Today's ride, from Death Valley to Palm Desert was about 340 miles, including forty miles from Furnace Creek to Badwater Basin and back to Furnace Creek. We rode from Furnace Creek across Mojave Desert terrain to Baker, California, further south to Kelso, California, Amboy, Twenty-Nine Palms, to Palm Desert. We saw the "two Californias." At an Amboy pitstop was a dilapidated, dirt surfaced, old Route 66 cafe relic that had been turned into a souvenir store. Bodily functions were performed in a dingy, blue porta potty outside. Later in the day, we celebrated "the other California" at Ruths Chris Steakhouse in Palm Desert.
Above: Harris Ranch California. 28 January 2025.
California has rules on the books that call for the ramp up of electric vehicles.
Starting with model year 2026: 35% zero emission vehicle (ZEV) sales.
Increasing annually (e.g., 68% by 2030).
Reaching 100% ZEV sales by 2035.
As I observed the empty charging station here at Harris Ranch on my early AM walk, I wondered whether CA's ZEV goals made any sense. Tesla sales have been flat for the last year or so.
Tesla is discontinuing (or eliminating production of) its Model S sedan and Model X SUV.
This was announced by Elon Musk during Tesla's Q4 2025 earnings call on January 28/29, 2026. Production is expected to wind down next quarter (Q2 2026), effectively ending by mid-2026. The move frees up space at the Fremont factory to produce Optimus humanoid robots instead, as part of Tesla's shift toward autonomy, robotaxis, and robotics rather than traditional vehicles.
Furthermore, the stigma on fossil fuels seems to be abating as there is a growing need for increased electrical power for the age of AI and as drilling and exploration constraints are eliminated. Are California's expectations to go all ZEV at odds with current national and global trends?
- Low water allocations — Even in years with good rainfall, full reservoirs, or above-average snowpack, South-of-Delta agricultural contractors (a major group in the Central Valley) often receive only a fraction of their contracted water. For example, in 2025, allocations were around 55% despite mostly full reservoirs, which farmers called "disappointing" and inadequate for planted crops.

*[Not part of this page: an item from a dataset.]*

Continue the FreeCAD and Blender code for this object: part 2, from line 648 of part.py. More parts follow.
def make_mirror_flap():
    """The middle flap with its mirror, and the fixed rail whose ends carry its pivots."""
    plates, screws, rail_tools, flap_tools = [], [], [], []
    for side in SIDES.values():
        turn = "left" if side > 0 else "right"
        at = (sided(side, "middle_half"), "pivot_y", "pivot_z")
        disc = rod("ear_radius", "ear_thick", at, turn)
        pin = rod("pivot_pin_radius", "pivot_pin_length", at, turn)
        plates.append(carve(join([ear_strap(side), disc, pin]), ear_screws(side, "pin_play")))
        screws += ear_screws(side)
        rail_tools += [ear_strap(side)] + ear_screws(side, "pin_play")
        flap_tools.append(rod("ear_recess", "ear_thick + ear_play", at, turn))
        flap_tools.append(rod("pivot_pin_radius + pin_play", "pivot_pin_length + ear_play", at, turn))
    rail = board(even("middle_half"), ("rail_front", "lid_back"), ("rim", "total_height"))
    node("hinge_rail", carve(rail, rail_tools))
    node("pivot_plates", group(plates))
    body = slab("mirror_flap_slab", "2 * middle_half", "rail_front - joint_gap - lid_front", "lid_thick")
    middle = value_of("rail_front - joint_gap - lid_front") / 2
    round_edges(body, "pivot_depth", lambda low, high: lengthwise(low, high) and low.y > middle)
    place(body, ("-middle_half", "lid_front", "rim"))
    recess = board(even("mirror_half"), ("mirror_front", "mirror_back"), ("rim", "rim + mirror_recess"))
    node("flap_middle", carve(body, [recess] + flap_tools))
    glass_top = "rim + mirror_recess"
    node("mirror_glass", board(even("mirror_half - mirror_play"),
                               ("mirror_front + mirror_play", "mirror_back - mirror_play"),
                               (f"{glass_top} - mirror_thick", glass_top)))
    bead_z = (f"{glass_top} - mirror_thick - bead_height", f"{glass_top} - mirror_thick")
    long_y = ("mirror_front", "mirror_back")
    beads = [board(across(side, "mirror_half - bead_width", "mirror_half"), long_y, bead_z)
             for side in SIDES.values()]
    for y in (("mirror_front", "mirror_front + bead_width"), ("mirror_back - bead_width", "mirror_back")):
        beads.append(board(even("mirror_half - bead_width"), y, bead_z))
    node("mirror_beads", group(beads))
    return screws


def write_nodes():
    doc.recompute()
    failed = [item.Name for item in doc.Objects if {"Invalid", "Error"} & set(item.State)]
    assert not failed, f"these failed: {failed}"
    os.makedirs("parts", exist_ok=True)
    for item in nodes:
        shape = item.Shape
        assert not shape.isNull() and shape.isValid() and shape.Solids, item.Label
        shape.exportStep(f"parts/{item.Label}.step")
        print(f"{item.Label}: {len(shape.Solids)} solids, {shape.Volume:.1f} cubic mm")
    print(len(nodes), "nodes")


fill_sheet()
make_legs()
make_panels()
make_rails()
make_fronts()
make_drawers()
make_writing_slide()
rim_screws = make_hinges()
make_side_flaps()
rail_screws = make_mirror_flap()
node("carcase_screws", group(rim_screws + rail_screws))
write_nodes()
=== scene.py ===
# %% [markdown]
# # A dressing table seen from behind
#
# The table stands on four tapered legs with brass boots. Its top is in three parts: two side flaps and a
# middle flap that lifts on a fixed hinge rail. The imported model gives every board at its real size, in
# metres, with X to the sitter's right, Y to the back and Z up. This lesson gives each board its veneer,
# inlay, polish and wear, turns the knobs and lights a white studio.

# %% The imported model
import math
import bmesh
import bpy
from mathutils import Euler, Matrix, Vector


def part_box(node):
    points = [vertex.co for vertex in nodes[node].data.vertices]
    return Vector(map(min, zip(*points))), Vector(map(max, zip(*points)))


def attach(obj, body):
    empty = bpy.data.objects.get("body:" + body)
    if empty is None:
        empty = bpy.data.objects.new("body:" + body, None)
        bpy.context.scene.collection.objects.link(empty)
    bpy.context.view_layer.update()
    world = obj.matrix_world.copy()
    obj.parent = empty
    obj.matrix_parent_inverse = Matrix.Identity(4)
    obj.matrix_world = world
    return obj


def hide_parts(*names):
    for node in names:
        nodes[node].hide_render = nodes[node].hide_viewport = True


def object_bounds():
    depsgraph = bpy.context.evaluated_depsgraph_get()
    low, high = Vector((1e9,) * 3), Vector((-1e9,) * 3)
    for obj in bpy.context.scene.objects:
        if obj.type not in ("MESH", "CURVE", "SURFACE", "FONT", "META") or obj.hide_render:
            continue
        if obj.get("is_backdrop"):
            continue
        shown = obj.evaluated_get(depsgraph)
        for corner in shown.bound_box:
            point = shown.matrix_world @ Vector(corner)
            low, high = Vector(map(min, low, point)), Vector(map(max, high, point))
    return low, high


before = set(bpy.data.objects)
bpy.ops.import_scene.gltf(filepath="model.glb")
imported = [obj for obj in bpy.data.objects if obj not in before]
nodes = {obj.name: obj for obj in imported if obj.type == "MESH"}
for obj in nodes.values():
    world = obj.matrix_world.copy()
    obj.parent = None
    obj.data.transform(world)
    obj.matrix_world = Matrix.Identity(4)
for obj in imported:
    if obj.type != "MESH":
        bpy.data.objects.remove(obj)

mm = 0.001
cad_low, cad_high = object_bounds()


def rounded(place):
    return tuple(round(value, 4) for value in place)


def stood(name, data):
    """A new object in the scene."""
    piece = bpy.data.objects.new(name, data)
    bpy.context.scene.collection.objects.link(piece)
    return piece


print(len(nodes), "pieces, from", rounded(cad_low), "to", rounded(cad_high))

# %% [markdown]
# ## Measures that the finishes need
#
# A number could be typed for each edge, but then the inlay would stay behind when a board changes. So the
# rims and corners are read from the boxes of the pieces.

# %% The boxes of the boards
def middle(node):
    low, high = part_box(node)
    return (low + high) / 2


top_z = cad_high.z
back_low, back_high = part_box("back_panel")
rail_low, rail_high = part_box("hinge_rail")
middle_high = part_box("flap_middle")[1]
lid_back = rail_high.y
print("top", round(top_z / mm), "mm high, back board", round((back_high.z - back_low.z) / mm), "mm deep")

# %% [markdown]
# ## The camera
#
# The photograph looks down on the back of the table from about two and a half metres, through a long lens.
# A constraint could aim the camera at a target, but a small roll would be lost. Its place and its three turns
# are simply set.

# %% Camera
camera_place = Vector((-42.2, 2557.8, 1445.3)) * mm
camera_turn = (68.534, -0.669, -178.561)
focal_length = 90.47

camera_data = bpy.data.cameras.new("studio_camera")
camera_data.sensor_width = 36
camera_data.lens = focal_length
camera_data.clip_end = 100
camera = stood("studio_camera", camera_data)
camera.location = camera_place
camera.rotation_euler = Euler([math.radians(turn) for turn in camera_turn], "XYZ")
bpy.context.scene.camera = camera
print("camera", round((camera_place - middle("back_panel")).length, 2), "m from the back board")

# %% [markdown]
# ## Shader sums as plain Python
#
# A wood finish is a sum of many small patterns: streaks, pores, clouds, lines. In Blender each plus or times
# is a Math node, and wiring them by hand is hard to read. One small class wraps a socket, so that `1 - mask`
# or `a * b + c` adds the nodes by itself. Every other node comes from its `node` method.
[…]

- Environmental regulations and protections — Farmers argue that rules to protect endangered species (like Delta smelt or salmon) in the Sacramento-San Joaquin Delta divert too much water to the ocean or for fish flows, reducing what reaches farms. Common claims include that 80% (or more) of California's river water flows unused to the Pacific instead of to agriculture, with highway signs and protests highlighting this. They see this as prioritizing environmental mandates over farming needs.
- Chronic shortages and unpredictability — In drier or critically dry years, allocations can drop to zero or very low levels (as seen in multiple years like 2021–2022), forcing reliance on expensive groundwater pumping, fallowing land, buying water on the open market, or abandoning fields. This leads to higher costs, lost revenue, fallowed farmland, and economic strain on rural communities.
- Other related issues — Groundwater restrictions under California's Sustainable Groundwater Management Act (SGMA) limit pumping to address overdraft, adding pressure. There are also occasional complaints about poorly timed water releases (e.g., from dams) that farmers can't capture for irrigation.
Above: Ride itinerary. 28 January 2025. The graph is back to front. My ride was eastbound from Harris Ranch to Ivins. Notable after Bakersfield were the green grass hills watered by the recent atmospheric river storm. I rode the final hour in the dark, from Beaver Dam, AZ to Ivins, UT, on old highway 91. After Barstow, the rest of this segmentt was "slabbing it" at freeway speeds on a moderately, not overly so, crowded I-15. I only saw one other motorcycle, another Goldwing and rider who overtook me, just before Baker, CA.
Wyatt Earp and John Galt, seeing favorable weather conditions for a direct two-day ride to their homes in Walla Wall, WA, headed north. Ahn Rhee rode directly home to Marin County yesterday. My ride today is described in the above graphic. 508 miles from Harris Ranch to Ivins, UT. My total riding distance for the four days of riding was 1411 miles. This trip was a good reintroduction of the annual mid-winter motorcycling trip. Challenging riding, good companionship, good food and new insights about the world in which we live.